The Free Meal spirit isn’t limited to Moab.  You’ll find things like Food Not Bombs (an international phenomenon) in most cities and many towns in the US.  Food Not Bombs was started in Boston in the early 80s, and is usually vegan or vegetarian.  Moab’s Free Meal has something for both carnivores and vegans/vegetarians.

According to Auggie, he wants the ideal to become real—examples, not just talk.  “I’m intrigued by this question: what on earth motivates people to serve people, outside of money and government mandate?  Isn’t it the natural joy of community, the essence of all life?  Such motivation was here long before money, governments and political parties, and always will be.  Look how it happens when disasters strike--earthquakes, tsunamis, hurricanes, and plague.  Yes, suddenly money and governments fail, political and religious affiliations dissolve, and droves of real people wake up and do what’s natural—serving one another!  What’s choice about Free Meal is it shows we don’t have to wait for disaster to see such a phenomenon.  Yes, it’s more blessed when it’s voluntary, not forced!”

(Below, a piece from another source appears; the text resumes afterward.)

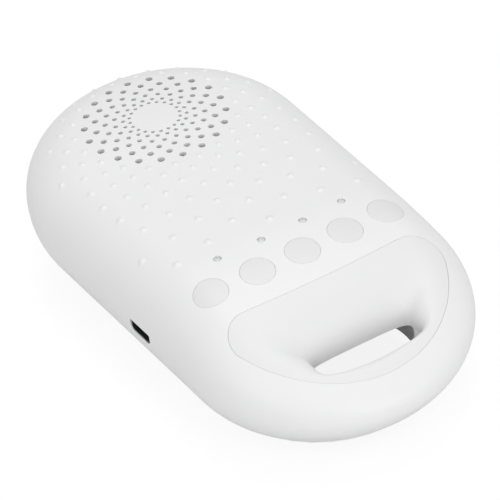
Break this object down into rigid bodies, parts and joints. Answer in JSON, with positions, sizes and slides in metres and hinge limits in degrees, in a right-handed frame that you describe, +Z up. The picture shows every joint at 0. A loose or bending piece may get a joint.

What’s also grand about Free Meal is the enthusiasm and humility of its volunteers who have stepped up to donate, collect, prepare and cook food, wash dishes, and clean-up.  They don’t expect or care that their names are publicized, but I will, because it’s fun: besides Auggie, Brer and Haila, there is Stephanie, Isaiah, Scott, Brandy, Michael, Chris, Joel, Pat, Dave, and a host of others sliding in and out anonymously.  And we are grateful to those caring individuals who have gotten food donated from their employers: Grand County Public Schools, Ecclectica Cafe, Zax Pizza, Chevron, Eddie McStiff’s, Buck’s Grill House, Soul Food Farms, Creekside Lane Farms, Packard Distributing and various events.